--- Material provided ---
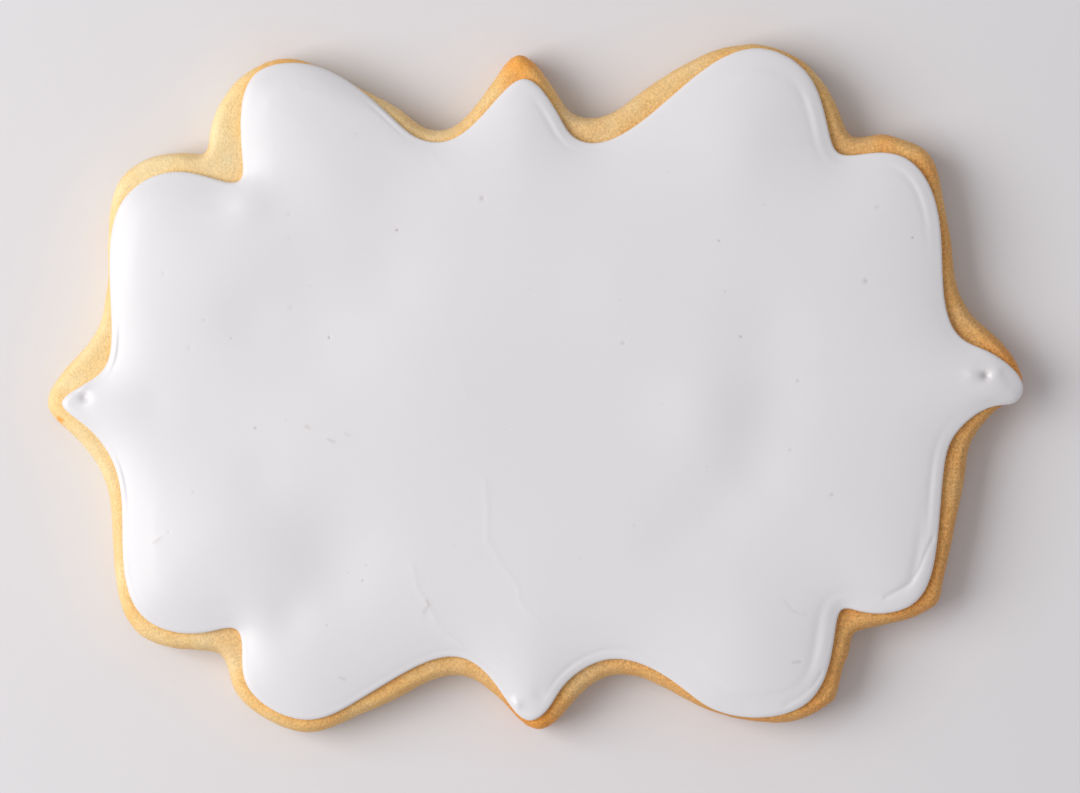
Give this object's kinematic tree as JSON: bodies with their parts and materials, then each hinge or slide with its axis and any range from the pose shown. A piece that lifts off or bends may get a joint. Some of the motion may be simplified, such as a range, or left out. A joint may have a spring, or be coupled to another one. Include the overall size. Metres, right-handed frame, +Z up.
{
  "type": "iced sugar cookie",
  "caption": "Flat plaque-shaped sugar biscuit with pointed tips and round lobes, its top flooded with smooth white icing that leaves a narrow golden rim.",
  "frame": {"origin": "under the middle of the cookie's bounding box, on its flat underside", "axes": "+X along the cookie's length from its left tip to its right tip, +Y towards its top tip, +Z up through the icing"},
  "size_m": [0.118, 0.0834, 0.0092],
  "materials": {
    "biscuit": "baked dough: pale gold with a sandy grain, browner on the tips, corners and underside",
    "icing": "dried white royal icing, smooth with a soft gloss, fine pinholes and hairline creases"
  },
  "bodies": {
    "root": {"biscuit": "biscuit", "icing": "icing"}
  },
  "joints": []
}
---
## Problem description
Write out the whole listing again. Match it word for word.

## Written reply
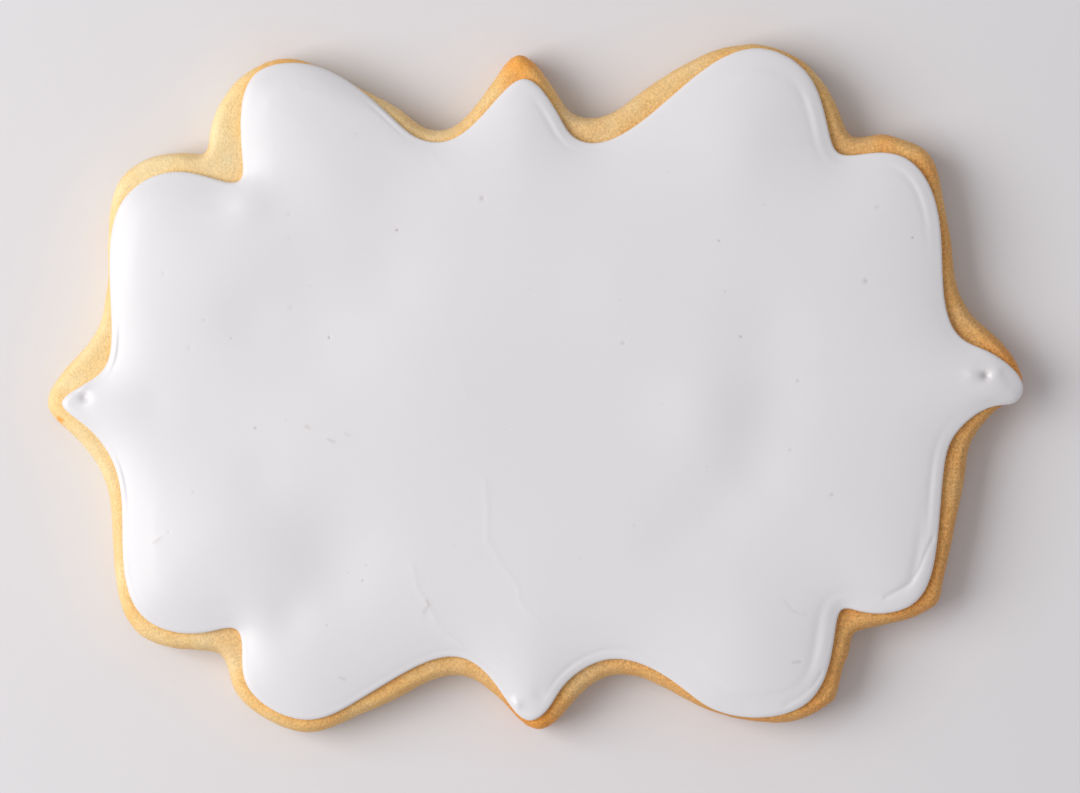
Give this object's kinematic tree as JSON: bodies with their parts and materials, then each hinge or slide with its axis and any range from the pose shown. A piece that lifts off or bends may get a joint. Some of the motion may be simplified, such as a range, or left out. A joint may have a spring, or be coupled to another one. Include the overall size. Metres, right-handed frame, +Z up.
{
  "type": "iced sugar cookie",
  "caption": "Flat plaque-shaped sugar biscuit with pointed tips and round lobes, its top flooded with smooth white icing that leaves a narrow golden rim.",
  "frame": {"origin": "under the middle of the cookie's bounding box, on its flat underside", "axes": "+X along the cookie's length from its left tip to its right tip, +Y towards its top tip, +Z up through the icing"},
  "size_m": [0.118, 0.0834, 0.0092],
  "materials": {
    "biscuit": "baked dough: pale gold with a sandy grain, browner on the tips, corners and underside",
    "icing": "dried white royal icing, smooth with a soft gloss, fine pinholes and hairline creases"
  },
  "bodies": {
    "root": {"biscuit": "biscuit", "icing": "icing"}
  },
  "joints": []
}